To answer the other question; at that time we were doing 8.4gig/sec. We have ~5000 subscribers routed through the box at present and we shape by Site, AP and then sub; with ack-filter on (per dtaht's suggestion).

dtaht commented 1 year ago

This is what I get for not monitoring more closely. :/ Maybe it will show up in the data. My concern was that you'd be dropping packets in the rx ring with such a large interval, and there are other issues.

dtaht commented 1 year ago

Belyivulk - I did punt this to v1.4, but ya know, if you are into having more "hold my beer, I got this" kind of moments, during biz hours in the usa....

Belyivulk commented 1 year ago

I don't understand lol. I intend to revisit the Mellonix nics in the AMD test unit that's arriving in a couple weeks :)
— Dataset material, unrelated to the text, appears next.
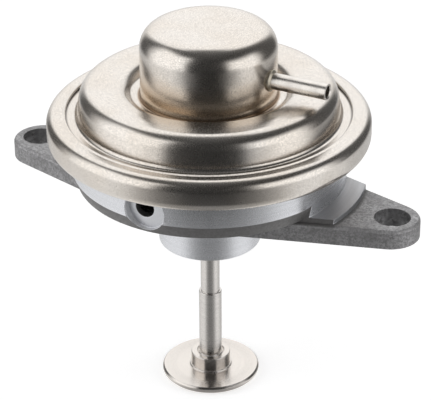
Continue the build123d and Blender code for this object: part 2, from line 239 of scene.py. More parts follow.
def satin_group():
    """Fine speckle of a bead-blasted and plated surface, with slow clouds in its tone."""
    group, given = new_group(
        "Satin Speckle", {"Grain": 0.35, "Clouds": 14.0}, ["Height", "Speckle", "Clouds"]
    )
    place = object_millimetres(group)
    fine = noise(group, place, given["Grain"], detail=3.0, roughness=0.6)
    clouds = noise(group, place, given["Clouds"])
    outputs = {
        "Height": fine,
        "Speckle": contrast(group, fine),
        "Clouds": contrast(group, clouds),
    }
    return close_group(group, outputs)


def lathe_group():
    """Rings that a tool leaves about its axis: by height on walls, by radius on faces."""
    group, given = new_group(
        "Tool Rings",
        {"Place": None, "Facing": None, "Feed": 0.15, "Waver": 2.0},
        ["Height", "Bands"],
    )
    radius, height = radius_and_height(group, given["Place"])
    on_wall = combined(group, y=height)
    on_face = combined(group, x=radius)
    rise = math_node(group, "ABSOLUTE", separated(group, given["Facing"])["Z"])
    level = smooth_step(group, rise, WALL_RISE, FACE_RISE)

    def rings(width, detail):
        wall = noise(group, on_wall, width, detail=detail, dimensions="2D")
        face = noise(group, on_face, width, detail=detail, dimensions="2D")
        return mix(group, level, wall, face)

    outputs = {
        "Height": rings(given["Feed"], 1.0),
        "Bands": contrast(group, rings(given["Waver"], 2.0), 0.2),
    }
    return close_group(group, outputs)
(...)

dtaht commented 1 year ago

You talked about your AMD experience as being mostly negative, but I was inclined to blame the card, more than the CPUs. Do you still have that? Any chance you could test the same card in the AMD box next time? With the new bridge?

Belyivulk commented 1 year ago

Heya, sorry no I don't have the box anymore. I do have the nics, and can re-test those at a later date.